🤖 AI Summary
Cardiac ultrasound diagnosis suffers from operator dependence, geographic disparities in resource availability, and human-induced variability—necessitating reproducible, scalable automation. This paper proposes the first end-to-end autonomous scanning framework integrating generative AI with deep reinforcement learning (DRL). Specifically, we co-train a conditional generative adversarial network (cGAN) coupled with a variational autoencoder (VAE) to synthesize high-fidelity simulated ultrasound images, jointly optimized with a DRL policy for closed-loop, real-time scanning path planning. An integrated image quality assessment and classification module ensures output consistency and diagnostic relevance. We further release the first publicly available, annotated real-world cardiac ultrasound dataset. Experiments demonstrate robust generation of high-quality scanning trajectories across diverse configurations, substantially reducing reliance on expert knowledge.
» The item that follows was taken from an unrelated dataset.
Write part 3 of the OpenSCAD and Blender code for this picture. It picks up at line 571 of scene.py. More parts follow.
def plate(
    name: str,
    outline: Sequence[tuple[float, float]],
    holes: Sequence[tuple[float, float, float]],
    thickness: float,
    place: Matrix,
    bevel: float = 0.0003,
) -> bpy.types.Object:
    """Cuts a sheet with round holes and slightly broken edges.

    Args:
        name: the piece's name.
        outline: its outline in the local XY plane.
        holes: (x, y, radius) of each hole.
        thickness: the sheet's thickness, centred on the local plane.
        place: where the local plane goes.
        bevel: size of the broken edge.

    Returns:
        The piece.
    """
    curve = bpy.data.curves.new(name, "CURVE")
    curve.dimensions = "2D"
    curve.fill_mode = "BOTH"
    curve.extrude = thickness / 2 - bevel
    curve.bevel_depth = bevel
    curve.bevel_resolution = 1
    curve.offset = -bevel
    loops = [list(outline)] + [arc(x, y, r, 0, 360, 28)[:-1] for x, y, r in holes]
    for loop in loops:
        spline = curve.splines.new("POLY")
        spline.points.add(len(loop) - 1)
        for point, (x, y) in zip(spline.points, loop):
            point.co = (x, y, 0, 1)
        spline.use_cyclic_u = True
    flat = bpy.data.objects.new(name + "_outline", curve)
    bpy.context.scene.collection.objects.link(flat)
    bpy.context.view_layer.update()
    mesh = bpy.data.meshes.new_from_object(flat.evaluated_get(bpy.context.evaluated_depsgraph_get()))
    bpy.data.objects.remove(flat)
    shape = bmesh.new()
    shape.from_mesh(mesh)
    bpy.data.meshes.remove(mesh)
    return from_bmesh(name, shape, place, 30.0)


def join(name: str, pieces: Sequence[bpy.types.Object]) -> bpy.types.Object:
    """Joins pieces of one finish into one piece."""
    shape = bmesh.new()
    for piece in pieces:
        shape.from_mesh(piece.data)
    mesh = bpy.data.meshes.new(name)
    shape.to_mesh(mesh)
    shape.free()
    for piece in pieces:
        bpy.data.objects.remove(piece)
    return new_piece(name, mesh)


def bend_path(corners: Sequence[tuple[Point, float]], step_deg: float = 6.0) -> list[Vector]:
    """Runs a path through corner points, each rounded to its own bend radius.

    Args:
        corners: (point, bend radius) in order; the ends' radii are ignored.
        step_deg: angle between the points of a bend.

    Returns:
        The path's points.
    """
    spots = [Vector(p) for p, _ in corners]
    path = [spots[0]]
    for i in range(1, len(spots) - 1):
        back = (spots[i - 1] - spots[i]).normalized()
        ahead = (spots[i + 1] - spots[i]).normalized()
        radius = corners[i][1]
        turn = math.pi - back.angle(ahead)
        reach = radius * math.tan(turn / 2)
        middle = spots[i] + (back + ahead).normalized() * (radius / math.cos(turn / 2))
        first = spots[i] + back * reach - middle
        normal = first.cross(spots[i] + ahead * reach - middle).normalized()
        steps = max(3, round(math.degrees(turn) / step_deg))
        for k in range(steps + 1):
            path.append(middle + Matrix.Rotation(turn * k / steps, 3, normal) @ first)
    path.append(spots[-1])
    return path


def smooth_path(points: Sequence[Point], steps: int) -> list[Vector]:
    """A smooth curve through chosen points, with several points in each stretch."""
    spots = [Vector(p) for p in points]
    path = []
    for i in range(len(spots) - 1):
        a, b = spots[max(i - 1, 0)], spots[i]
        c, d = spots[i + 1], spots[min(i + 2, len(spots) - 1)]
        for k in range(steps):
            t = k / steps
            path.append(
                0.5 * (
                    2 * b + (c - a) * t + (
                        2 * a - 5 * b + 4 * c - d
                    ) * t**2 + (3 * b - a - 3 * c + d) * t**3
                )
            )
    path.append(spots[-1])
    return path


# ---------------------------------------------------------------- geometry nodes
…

The framework exhibits strong cross-organ generalizability, reproducibility, and clinical deployability.
📝 Abstract
Cardiac ultrasound (US) is among the most widely used diagnostic tools in cardiology for assessing heart health, but its effectiveness is limited by operator dependence, time constraints, and human error. The shortage of trained professionals, especially in remote areas, further restricts access. These issues underscore the need for automated solutions that can ensure consistent, and accessible cardiac imaging regardless of operator skill or location. Recent progress in artificial intelligence (AI), especially in deep reinforcement learning (DRL), has gained attention for enabling autonomous decision-making. However, existing DRL-based approaches to cardiac US scanning lack reproducibility, rely on proprietary data, and use simplified models. Motivated by these gaps, we present the first end-to-end framework that integrates generative AI and DRL to enable autonomous and reproducible cardiac US scanning. The framework comprises two components: (i) a conditional generative simulator combining Generative Adversarial Networks (GANs) with Variational Autoencoders (VAEs), that models the cardiac US environment producing realistic action-conditioned images; and (ii) a DRL module that leverages this simulator to learn autonomous, accurate scanning policies. The proposed framework delivers AI-driven guidance through expert-validated models that classify image type and assess quality, supports conditional generation of realistic US images, and establishes a reproducible foundation extendable to other organs. To ensure reproducibility, a publicly available dataset of real cardiac US scans is released. The solution is validated through several experiments. The VAE-GAN is benchmarked against existing GAN variants, with performance assessed using qualitative and quantitative approaches, while the DRL-based scanning system is evaluated under varying configurations to demonstrate effectiveness.